Télématique et configurations d'acteurs : une perspective européenne

Par Thierry Vedel
Français

Résumé

Cet article se propose de comprendre les raisons pour lesquelles les trois grands programmes de vidéotex européens (Télétel en France, Prestel en Grande-Bretagne et Bildschirmtext en RFA) ont abouti, malgré la proximité de leurs objectifs initiaux, à des résultats nettement contrastés. Le développement du vidéotex peut s'analyser dans les termes d'une configuration sociotechnique, entendue à la fois comme un mode d'articulation entre plusieurs techniques et comme un mode de coopération entre différents partenaires. Chaque pays a construit cette configuration selon des options particulières, en fonction de ses spécificités propres (environnement technologique, relations État-industrie, structures sociopolitiques, etc.). Deux de ces options nous ont paru exercer une influence déterminante sur la formation d'une demande à l'égard du vidéotex : d'une part, la conception et le type de diffusion des terminaux et, d'autre part, l'architecture du réseau et les modalités de l'offre des services. Se démarquant des analyses traditionnelles consacrées aux politiques publiques, cet article propose par ailleurs une approche en termes d'écologie des jeux.
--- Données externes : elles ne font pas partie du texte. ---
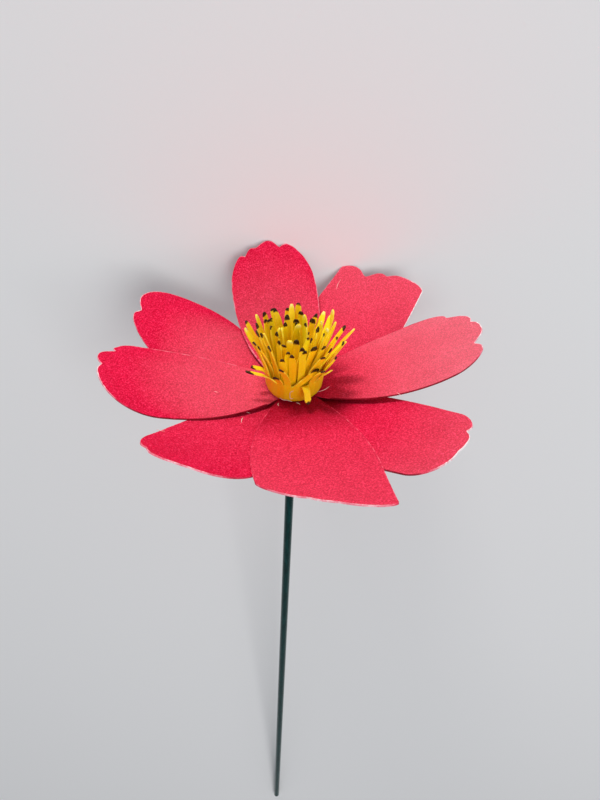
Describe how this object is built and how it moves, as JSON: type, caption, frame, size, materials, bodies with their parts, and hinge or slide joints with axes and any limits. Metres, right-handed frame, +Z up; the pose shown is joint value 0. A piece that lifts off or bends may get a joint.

Cette approche consiste à identifier les enjeux autour desquels se structure le déroulement d'une politique donnée. Ainsi, les programmes de vidéotex européens ont-ils recouvert au moins trois jeux de nature différente : un jeu de télécommunications, un jeu industriel et un jeu de médias. La façon dont ces jeux se sont mutuellement influencés et articulés — c'est-à-dire leur écologie — explique une grande partie de la dynamique différentielle du vidéotex dans chaque pays. Enfin, un examen du rôle joué par l'État permet de dépasser l'interprétation simpliste qui attribue les succès observés en matière de vidéotex à la pratique de subventions publiques. Si la puissance publique peut exercer un rôle moteur dans le développement du vidéotex, c'est surtout en coordonnant la mise en place d'une filière. Mais cette fonction de coordination pourrait tout aussi bien être assurée par une grande entreprise privée.